MATERIAL SUPPLIED |
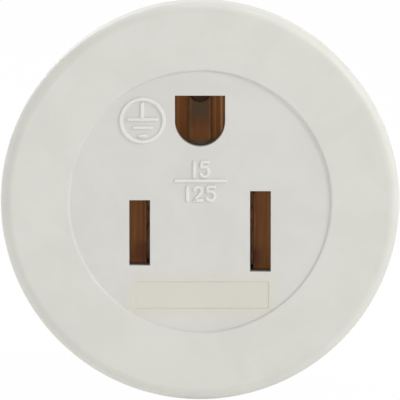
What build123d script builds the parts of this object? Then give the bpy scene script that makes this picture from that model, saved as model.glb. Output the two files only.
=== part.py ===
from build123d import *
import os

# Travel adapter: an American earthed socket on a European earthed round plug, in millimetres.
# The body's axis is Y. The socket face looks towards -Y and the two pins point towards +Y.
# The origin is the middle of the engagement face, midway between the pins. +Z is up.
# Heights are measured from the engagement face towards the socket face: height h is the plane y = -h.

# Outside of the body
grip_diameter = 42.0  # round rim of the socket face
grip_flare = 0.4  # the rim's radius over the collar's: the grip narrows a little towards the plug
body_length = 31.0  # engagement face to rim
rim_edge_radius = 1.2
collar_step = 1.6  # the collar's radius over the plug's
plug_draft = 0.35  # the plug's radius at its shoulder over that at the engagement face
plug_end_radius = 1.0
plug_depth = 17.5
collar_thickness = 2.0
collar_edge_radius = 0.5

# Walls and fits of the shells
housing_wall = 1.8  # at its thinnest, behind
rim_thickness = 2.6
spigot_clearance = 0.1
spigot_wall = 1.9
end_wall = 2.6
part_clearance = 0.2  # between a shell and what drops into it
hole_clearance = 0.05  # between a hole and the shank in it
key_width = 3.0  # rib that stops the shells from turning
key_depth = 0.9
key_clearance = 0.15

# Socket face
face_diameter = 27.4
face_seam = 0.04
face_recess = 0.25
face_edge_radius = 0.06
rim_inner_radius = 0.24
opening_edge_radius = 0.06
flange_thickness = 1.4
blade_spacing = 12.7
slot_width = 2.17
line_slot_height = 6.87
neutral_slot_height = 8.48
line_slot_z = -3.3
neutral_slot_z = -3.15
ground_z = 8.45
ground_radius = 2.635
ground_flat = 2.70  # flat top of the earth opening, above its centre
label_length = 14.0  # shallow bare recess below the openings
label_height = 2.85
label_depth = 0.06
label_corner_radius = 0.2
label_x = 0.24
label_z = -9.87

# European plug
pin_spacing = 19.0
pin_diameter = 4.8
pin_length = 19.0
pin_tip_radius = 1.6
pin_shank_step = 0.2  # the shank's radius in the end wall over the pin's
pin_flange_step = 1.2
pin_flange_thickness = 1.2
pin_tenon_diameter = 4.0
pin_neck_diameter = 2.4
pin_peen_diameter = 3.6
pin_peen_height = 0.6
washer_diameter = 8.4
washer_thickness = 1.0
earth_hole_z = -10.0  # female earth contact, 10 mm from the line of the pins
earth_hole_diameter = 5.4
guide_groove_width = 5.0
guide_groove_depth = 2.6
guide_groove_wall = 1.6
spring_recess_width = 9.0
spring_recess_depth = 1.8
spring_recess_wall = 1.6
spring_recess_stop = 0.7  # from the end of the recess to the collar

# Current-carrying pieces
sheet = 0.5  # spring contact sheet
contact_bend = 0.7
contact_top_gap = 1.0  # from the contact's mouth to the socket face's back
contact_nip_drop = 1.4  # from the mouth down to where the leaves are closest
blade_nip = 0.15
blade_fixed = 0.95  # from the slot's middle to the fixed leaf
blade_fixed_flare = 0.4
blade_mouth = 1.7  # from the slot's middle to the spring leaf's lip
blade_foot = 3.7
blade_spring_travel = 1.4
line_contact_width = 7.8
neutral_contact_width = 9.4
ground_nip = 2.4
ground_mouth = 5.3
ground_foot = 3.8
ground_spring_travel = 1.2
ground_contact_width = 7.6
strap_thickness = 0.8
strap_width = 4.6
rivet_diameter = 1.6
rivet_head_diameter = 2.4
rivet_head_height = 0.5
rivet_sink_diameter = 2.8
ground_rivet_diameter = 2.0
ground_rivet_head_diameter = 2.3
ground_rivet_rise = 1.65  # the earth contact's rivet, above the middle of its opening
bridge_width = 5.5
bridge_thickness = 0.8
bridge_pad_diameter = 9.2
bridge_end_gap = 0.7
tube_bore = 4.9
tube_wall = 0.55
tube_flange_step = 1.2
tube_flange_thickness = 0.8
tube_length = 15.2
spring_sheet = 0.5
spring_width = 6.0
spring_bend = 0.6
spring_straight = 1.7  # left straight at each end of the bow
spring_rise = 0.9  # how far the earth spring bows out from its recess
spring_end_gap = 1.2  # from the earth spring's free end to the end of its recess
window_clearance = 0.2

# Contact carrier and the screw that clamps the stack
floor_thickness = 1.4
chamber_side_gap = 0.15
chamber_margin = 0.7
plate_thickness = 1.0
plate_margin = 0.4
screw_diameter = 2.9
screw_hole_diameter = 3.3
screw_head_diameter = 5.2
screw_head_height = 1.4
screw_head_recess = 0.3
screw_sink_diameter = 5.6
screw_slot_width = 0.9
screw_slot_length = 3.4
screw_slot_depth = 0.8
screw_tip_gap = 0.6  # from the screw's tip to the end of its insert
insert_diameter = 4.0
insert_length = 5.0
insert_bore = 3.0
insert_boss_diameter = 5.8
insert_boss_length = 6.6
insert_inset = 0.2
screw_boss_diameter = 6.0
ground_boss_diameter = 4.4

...

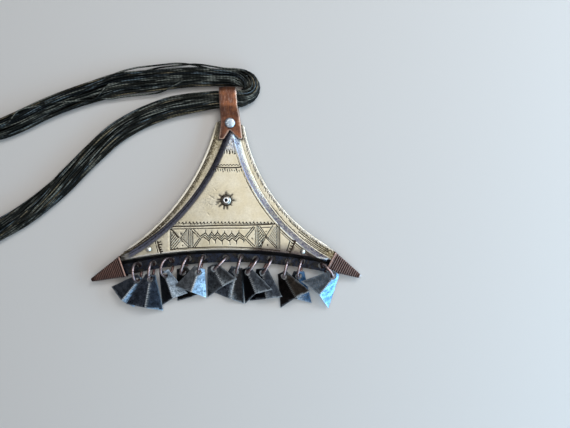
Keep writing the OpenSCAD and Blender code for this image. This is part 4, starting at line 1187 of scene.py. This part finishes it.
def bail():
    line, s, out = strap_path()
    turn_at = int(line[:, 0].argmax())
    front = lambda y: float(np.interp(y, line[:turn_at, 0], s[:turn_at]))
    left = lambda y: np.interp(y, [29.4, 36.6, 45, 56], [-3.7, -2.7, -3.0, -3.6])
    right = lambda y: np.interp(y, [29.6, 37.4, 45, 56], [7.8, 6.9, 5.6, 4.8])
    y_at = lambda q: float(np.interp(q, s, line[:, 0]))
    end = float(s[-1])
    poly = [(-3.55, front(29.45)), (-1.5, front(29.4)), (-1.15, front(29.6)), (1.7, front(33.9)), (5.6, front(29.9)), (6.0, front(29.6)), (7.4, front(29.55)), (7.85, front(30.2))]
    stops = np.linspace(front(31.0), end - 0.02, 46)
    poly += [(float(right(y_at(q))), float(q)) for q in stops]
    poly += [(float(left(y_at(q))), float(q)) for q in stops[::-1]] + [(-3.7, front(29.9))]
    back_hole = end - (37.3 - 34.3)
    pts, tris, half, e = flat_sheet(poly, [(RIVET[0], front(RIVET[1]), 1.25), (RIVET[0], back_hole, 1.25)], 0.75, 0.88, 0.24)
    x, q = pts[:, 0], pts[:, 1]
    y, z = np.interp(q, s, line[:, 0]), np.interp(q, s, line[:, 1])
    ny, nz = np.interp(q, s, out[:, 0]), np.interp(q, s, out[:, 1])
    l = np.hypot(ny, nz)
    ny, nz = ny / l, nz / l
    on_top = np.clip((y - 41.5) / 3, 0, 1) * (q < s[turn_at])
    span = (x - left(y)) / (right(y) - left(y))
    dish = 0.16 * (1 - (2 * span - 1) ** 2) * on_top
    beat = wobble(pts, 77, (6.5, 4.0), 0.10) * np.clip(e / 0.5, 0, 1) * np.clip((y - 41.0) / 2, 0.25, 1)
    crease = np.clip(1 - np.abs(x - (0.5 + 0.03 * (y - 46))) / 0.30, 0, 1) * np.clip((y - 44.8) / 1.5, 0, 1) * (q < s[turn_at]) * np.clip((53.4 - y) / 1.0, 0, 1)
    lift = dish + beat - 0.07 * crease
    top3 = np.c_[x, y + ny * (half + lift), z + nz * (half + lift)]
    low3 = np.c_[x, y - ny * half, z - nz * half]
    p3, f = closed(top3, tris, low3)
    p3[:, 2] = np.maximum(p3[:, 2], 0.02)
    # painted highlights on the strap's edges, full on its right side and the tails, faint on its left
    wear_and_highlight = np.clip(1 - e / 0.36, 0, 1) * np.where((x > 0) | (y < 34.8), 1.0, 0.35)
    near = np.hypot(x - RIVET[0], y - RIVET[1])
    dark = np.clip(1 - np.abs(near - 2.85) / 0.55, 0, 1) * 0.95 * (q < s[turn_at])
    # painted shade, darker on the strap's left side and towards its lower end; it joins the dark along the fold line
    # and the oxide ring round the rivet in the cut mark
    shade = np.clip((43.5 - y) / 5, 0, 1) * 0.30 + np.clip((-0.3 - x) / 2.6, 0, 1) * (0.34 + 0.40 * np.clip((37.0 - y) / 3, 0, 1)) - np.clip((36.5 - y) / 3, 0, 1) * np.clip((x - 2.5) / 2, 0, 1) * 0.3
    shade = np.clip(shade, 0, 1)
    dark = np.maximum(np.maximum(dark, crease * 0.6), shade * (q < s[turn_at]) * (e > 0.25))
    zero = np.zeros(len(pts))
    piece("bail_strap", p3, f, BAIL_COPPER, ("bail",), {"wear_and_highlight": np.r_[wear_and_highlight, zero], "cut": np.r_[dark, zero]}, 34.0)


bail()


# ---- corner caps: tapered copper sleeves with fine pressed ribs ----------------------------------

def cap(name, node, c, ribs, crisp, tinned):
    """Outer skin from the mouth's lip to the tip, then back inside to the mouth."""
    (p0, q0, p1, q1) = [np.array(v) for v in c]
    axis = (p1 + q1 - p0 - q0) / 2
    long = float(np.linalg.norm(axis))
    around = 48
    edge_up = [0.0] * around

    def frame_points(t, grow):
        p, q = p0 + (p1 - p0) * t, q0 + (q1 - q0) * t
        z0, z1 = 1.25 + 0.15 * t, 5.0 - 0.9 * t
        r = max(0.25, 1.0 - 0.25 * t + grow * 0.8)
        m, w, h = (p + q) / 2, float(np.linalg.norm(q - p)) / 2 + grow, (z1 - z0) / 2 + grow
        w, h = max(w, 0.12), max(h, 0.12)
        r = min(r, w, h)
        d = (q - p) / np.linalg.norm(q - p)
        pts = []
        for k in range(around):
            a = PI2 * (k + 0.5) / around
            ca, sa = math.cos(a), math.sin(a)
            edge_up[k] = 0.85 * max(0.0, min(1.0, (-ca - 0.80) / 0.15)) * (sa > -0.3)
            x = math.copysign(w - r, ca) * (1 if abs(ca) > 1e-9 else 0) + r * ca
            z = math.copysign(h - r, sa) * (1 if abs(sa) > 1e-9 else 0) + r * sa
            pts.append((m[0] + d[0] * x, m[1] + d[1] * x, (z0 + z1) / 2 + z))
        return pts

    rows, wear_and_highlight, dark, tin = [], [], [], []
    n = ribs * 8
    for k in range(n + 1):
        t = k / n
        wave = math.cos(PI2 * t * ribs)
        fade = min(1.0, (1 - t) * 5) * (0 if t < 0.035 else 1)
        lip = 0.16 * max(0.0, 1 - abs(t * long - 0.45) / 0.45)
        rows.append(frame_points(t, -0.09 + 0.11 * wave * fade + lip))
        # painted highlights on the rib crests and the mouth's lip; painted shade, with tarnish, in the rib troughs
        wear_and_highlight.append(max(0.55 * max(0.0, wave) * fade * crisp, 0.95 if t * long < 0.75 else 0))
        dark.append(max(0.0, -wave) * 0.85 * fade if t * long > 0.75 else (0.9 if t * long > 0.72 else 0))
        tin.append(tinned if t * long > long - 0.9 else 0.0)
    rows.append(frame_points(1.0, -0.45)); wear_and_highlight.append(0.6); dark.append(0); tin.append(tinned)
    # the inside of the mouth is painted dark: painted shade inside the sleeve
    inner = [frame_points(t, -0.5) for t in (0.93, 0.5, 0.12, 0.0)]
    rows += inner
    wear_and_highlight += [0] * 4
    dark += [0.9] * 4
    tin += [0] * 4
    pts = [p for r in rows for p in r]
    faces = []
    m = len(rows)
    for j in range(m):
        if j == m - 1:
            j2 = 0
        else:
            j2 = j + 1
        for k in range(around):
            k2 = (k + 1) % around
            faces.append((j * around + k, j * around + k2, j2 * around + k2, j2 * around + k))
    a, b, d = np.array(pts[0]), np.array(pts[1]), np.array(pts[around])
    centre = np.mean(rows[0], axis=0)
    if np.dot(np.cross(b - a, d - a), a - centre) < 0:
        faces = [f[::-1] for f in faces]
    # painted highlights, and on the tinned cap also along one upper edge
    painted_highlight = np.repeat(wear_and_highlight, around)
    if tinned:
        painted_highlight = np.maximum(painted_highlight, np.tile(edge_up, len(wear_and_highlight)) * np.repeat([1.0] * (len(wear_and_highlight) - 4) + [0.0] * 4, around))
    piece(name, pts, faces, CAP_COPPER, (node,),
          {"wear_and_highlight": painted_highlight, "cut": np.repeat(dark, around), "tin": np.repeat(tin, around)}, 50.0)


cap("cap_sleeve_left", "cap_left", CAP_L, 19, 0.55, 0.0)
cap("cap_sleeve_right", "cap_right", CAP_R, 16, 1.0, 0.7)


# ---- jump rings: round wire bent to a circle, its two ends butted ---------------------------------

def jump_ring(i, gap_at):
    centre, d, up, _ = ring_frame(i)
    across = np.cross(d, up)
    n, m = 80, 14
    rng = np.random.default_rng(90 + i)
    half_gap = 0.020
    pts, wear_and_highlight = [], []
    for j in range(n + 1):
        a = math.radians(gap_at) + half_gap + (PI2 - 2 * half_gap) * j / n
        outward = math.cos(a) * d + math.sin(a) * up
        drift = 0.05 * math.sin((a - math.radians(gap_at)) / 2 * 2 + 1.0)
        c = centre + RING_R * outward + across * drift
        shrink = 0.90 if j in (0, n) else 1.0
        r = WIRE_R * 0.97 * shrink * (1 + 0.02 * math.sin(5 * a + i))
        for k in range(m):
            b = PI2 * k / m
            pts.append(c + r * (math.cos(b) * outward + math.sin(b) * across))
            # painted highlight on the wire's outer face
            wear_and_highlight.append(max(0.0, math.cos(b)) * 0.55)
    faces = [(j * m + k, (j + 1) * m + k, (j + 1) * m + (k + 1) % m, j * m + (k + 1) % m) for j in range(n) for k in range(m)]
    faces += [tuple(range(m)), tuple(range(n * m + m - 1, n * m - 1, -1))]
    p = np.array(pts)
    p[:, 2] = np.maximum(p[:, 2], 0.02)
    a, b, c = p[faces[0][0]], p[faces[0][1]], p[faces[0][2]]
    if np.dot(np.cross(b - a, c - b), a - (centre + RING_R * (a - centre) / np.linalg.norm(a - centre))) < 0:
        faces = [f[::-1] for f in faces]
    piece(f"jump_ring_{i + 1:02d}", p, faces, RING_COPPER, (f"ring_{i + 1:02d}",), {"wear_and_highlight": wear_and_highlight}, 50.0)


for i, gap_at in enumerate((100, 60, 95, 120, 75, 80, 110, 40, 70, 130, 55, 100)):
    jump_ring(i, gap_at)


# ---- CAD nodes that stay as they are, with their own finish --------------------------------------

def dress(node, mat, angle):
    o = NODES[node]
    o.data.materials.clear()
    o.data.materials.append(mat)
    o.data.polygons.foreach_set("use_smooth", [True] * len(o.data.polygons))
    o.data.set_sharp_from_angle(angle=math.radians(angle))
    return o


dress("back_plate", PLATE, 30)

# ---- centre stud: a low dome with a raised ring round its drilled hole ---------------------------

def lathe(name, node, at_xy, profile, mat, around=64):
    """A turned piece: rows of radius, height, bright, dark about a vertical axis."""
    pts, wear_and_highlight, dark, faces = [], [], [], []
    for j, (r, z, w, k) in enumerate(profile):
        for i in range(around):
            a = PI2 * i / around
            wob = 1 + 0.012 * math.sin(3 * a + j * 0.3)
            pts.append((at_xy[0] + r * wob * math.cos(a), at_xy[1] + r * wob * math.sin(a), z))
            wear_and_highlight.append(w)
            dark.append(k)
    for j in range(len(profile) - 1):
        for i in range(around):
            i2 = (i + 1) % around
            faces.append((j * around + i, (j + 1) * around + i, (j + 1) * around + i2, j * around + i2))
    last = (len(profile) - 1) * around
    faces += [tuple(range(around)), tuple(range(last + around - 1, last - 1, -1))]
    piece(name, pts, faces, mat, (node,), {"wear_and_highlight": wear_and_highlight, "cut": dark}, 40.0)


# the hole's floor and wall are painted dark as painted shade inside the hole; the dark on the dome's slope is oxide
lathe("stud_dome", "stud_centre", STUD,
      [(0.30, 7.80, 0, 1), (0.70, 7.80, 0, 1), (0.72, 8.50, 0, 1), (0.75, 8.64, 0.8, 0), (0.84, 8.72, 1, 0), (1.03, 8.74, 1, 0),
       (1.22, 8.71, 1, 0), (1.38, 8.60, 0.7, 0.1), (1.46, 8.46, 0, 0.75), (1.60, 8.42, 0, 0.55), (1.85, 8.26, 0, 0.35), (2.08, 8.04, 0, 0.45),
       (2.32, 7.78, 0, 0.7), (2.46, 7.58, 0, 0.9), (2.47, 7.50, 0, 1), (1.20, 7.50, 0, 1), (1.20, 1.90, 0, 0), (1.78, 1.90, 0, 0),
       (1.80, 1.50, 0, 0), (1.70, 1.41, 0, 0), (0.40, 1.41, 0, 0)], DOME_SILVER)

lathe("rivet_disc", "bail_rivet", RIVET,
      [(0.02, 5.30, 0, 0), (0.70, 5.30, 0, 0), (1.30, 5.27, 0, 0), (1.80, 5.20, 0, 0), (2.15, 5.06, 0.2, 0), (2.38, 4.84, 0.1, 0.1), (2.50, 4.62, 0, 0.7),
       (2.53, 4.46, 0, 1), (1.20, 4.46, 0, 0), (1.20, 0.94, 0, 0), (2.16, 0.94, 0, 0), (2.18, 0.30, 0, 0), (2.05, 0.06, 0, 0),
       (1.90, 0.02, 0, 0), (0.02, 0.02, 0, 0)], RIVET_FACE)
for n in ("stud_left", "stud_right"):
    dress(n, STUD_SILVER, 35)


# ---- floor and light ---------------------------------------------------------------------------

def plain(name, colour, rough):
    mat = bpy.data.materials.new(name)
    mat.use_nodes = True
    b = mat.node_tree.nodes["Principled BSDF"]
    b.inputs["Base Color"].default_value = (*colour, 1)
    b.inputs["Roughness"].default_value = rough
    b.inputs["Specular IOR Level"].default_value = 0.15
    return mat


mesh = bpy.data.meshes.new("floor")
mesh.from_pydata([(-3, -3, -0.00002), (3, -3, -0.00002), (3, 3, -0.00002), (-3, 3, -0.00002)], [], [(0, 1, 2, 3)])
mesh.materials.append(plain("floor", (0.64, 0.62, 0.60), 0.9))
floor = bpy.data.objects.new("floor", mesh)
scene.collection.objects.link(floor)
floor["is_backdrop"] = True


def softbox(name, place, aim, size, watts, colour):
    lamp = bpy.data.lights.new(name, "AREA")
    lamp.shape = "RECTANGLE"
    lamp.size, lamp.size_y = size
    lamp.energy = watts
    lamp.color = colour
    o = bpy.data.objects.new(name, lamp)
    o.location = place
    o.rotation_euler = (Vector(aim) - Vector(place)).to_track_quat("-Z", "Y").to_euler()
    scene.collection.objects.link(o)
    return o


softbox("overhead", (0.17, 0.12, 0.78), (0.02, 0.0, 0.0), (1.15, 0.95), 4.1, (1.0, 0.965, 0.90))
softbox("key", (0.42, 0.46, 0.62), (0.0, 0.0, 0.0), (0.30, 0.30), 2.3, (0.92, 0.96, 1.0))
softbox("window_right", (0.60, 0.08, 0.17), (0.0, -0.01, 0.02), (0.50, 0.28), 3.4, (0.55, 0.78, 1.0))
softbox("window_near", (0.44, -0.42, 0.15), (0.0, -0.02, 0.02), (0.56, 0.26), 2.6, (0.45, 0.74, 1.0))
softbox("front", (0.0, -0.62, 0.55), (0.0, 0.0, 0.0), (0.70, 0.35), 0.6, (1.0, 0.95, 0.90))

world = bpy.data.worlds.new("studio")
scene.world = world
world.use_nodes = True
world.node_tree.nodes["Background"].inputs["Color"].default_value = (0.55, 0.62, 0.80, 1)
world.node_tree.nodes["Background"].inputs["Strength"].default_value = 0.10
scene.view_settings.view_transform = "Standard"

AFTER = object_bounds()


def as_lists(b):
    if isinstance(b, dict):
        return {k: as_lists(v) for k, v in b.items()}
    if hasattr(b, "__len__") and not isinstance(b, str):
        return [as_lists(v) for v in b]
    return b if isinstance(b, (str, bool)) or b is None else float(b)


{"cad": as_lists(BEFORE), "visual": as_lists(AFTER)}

...

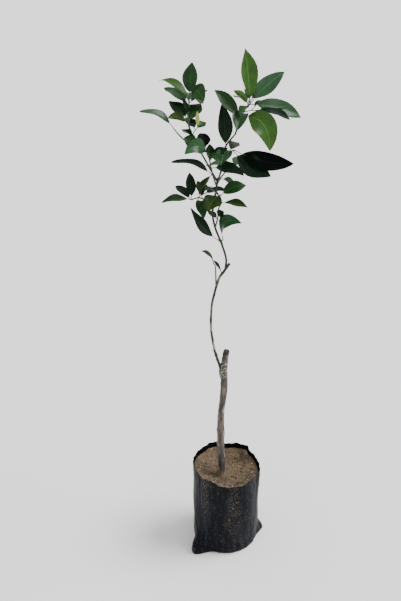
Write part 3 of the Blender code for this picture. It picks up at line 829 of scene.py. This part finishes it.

WHAT YOU ARE ASKED TO DO | Among the lines above, find the one with "What build123d script" and the one with "key_clearance = 0.15". Quote both and everything between them, exactly.

WRITTEN SOLUTION |
What build123d script builds the parts of this object? Then give the bpy scene script that makes this picture from that model, saved as model.glb. Output the two files only.
=== part.py ===
from build123d import *
import os

# Travel adapter: an American earthed socket on a European earthed round plug, in millimetres.
# The body's axis is Y. The socket face looks towards -Y and the two pins point towards +Y.
# The origin is the middle of the engagement face, midway between the pins. +Z is up.
# Heights are measured from the engagement face towards the socket face: height h is the plane y = -h.

# Outside of the body
grip_diameter = 42.0  # round rim of the socket face
grip_flare = 0.4  # the rim's radius over the collar's: the grip narrows a little towards the plug
body_length = 31.0  # engagement face to rim
rim_edge_radius = 1.2
collar_step = 1.6  # the collar's radius over the plug's
plug_draft = 0.35  # the plug's radius at its shoulder over that at the engagement face
plug_end_radius = 1.0
plug_depth = 17.5
collar_thickness = 2.0
collar_edge_radius = 0.5

# Walls and fits of the shells
housing_wall = 1.8  # at its thinnest, behind
rim_thickness = 2.6
spigot_clearance = 0.1
spigot_wall = 1.9
end_wall = 2.6
part_clearance = 0.2  # between a shell and what drops into it
hole_clearance = 0.05  # between a hole and the shank in it
key_width = 3.0  # rib that stops the shells from turning
key_depth = 0.9
key_clearance = 0.15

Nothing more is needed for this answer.